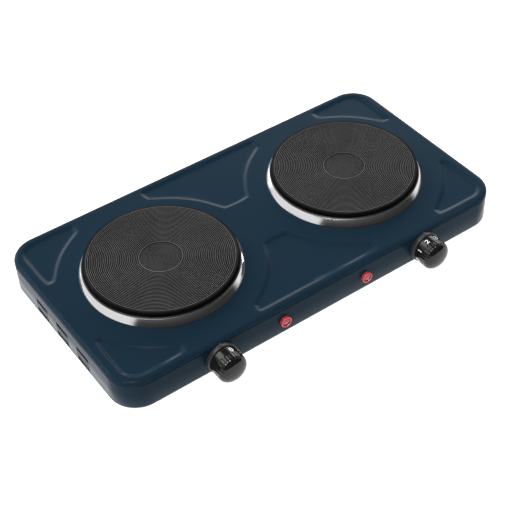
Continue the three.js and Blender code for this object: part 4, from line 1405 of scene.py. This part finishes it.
# Soft boxes: azimuth from +X, half the width, lowest and highest elevation, strength, and how
# far the edge fades, with every angle in degrees.
SOFT_BOXES = (
    (150.0, 50.0, -12.0, 42.0, 0.85, 2.0),
    (117.0, 18.0, 30.0, 58.0, 4.2, 4.0),
    (67.0, 40.0, -12.0, 36.0, 3.9, 8.0),
    (6.0, 24.0, -14.0, 26.0, 1.0, 7.0),
)
BACKDROP = 1.05


def studio_world():
    """The light from all round: a small key light high up in front on the left, soft boxes on
    the left, behind and on the right, a dim ceiling, and darkness in front. The camera sees a
    plain white backdrop instead."""
    world = bpy.data.worlds.new("studio")
    bpy.context.scene.world = world
    paint = Paint(world)
    ray = paint.node("ShaderNodeTexCoord", output="Generated")
    x, y, z = paint.parts(ray)
    level = (x * x + y * y) ** 0.5 + 0.0001

    def edge(value, angle, soft, shape):
        """0 to 1 as a value passes an angle's cosine or sine, over twice the soft angle."""
        ends = sorted((shape(radians(angle - soft)), shape(radians(angle + soft))))
        return value.within(*ends)

    key = x * KEY_TOWARDS[0] + y * KEY_TOWARDS[1] + z * KEY_TOWARDS[2]
    light = edge(key, 13.5, 1.5, cos) * KEY_STRENGTH
    for azimuth, half_width, low, high, strength, soft in SOFT_BOXES:
        towards = (x * cos(radians(azimuth)) + y * sin(radians(azimuth))) / level
        across = edge(towards, half_width, soft, cos)
        above = edge(z, low, soft, sin)
        below = 1.0 - edge(z, high, soft, sin)
        light = light + across * above * below * strength
    light = light + z.within(0.3, 0.9) * 0.06 + 0.035
    seen = paint.node("ShaderNodeLightPath", output="Is Camera Ray")
    strength = light * (1.0 - seen) + seen * BACKDROP
    values = {"Color": (1, 1, 1, 1), "Strength": strength}
    shader = paint.node("ShaderNodeBackground", values=values)
    paint.node_output("ShaderNodeOutputWorld", shader)


def area_light(name, place, target, size, power):
    """A soft rectangular lamp that faces a point."""
    data = bpy.data.lights.new(name, "AREA")
    data.shape = "RECTANGLE"
    data.size, data.size_y = size
    data.energy = power
    lamp = bpy.data.objects.new(name, data)
    back = np.array(place, float) - np.array(target, float)
    back /= np.linalg.norm(back)
    side = np.cross((0.0, 0.0, 1.0), back)
    side /= np.linalg.norm(side)
    axes = np.stack([side, np.cross(back, side), back], axis=1)
    lamp.matrix_world = Matrix.Translation(place) @ Matrix(axes.tolist()).to_4x4()
    bpy.context.scene.collection.objects.link(lamp)


def pale_floor(glow):
    """The floor that the cooker stands on."""
    paint = new_finish("pale_floor")
    cloud = paint.noise(paint.coordinates(), 3.0, 2.0)
    paint.surface(
        Base_Color=paint.blend(cloud, (0.49, 0.49, 0.49), (0.52, 0.52, 0.52)),
        Roughness=0.9,
        Specular_IOR_Level=0.1,
        Emission_Color=(1.0, 1.0, 1.0),
        Emission_Strength=glow,
    )
    row, column = np.meshgrid(np.linspace(-1, 1, 9), np.linspace(-1, 1, 9), indexing="ij")
    points = np.stack([column * 900, row * 680 + 280, 0 * row], axis=-1)
    mesh = make_mesh("floor", Skin().grid(points), closed=False)
    mesh.materials.append(finish("pale_floor"))
    floor = bpy.data.objects.new("floor", mesh)
    bpy.context.scene.collection.objects.link(floor)


def studio_camera(studio):
    """A camera that looks at the aim from the settings' direction and distance."""
    azimuth, elevation, roll = studio.azimuth, studio.elevation, studio.roll
    back = np.array([
        sin(azimuth) * cos(elevation), -cos(azimuth) * cos(elevation), sin(elevation),
    ])
    level = np.array([cos(azimuth), sin(azimuth), 0.0])
    above = np.cross(back, level)
    side = level * cos(roll) + above * sin(roll)
    head = above * cos(roll) - level * sin(roll)
    data = bpy.data.cameras.new("camera")
    data.lens = studio.lens
    data.sensor_width = 36.0
    data.clip_start, data.clip_end = 0.01, 50.0
    camera = bpy.data.objects.new("camera", data)
    place = np.array(studio.aim) + back * studio.distance
    turn = Matrix(np.stack([side, head, back], axis=1).tolist()).to_4x4()
    camera.matrix_world = Matrix.Translation(place.tolist()) @ turn
    bpy.context.scene.collection.objects.link(camera)
    bpy.context.scene.camera = camera


class COOKER_OT_studio(bpy.types.Operator):
    """Set up the pale floor, the soft light and the camera"""

    bl_idname = "cooker.studio"
    bl_label = "Studio"

    def execute(self, context):
        studio = context.scene.cooker_studio
        pale_floor(studio.floor_glow)
        studio_world()
        place, target = (0.661, -0.387, 0.745), (0.17, -0.105, 0.046)
        area_light("edge_strip", place, target, (0.14, 0.14), 0.9)
        studio_camera(studio)
        context.scene.view_settings.view_transform = "Standard"
        return {"FINISHED"}


class COOKER_PT_panel(bpy.types.Panel):
    """Lists the cooker's settings and its building steps"""

    bl_idname = "COOKER_PT_panel"
    bl_label = "Table Cooker"
    bl_space_type = "VIEW_3D"
    bl_region_type = "UI"
    bl_category = "Cooker"

    def draw(self, context):
        for key in GROUPS:
            group = getattr(context.scene, key)
            box = self.layout.box()
            for name in group.__annotations__:
                box.prop(group, name)
        for step in STEPS:
            self.layout.operator(step.bl_idname)


STEPS = (
    COOKER_OT_studio,
    COOKER_OT_finishes,
    COOKER_OT_housing,
    COOKER_OT_base,
    COOKER_OT_hotplates,
    COOKER_OT_rings,
    COOKER_OT_controls,
    COOKER_OT_lamps,
    COOKER_OT_fittings,
)
GROUPS = {
    "cooker_sizes": CookerSizes,
    "cooker_colours": CookerColours,
    "cooker_studio": CookerStudio,
}


def register():
    for kind in (*GROUPS.values(), *STEPS, COOKER_PT_panel):
        bpy.utils.register_class(kind)
    for name, kind in GROUPS.items():
        setattr(bpy.types.Scene, name, bpy.props.PointerProperty(type=kind))


def unregister():
    for name in GROUPS:
        delattr(bpy.types.Scene, name)
    for kind in reversed((*GROUPS.values(), *STEPS, COOKER_PT_panel)):
        bpy.utils.unregister_class(kind)


def main():
    """Builds the whole cooker and its studio."""
    register()
    for step in STEPS:
        group, name = step.bl_idname.split(".")
        getattr(getattr(bpy.ops, group), name)()


if __name__ == "__main__":
    main()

> Given request
Set down each line of the material verbatim, from the first line through the line that contains "BACKDROP = 1.05".

> Task response
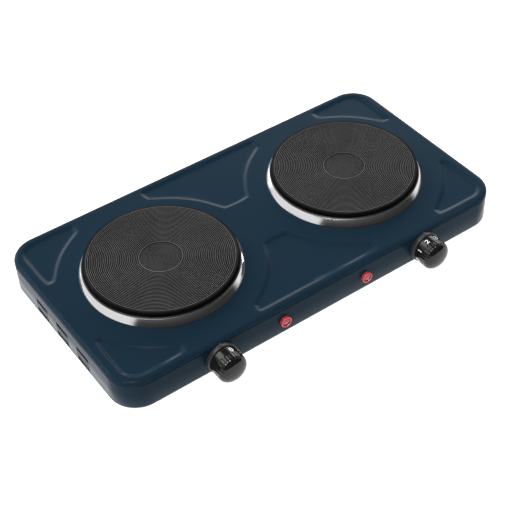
Continue the three.js and Blender code for this object: part 4, from line 1405 of scene.py. This part finishes it.
# Soft boxes: azimuth from +X, half the width, lowest and highest elevation, strength, and how
# far the edge fades, with every angle in degrees.
SOFT_BOXES = (
    (150.0, 50.0, -12.0, 42.0, 0.85, 2.0),
    (117.0, 18.0, 30.0, 58.0, 4.2, 4.0),
    (67.0, 40.0, -12.0, 36.0, 3.9, 8.0),
    (6.0, 24.0, -14.0, 26.0, 1.0, 7.0),
)
BACKDROP = 1.05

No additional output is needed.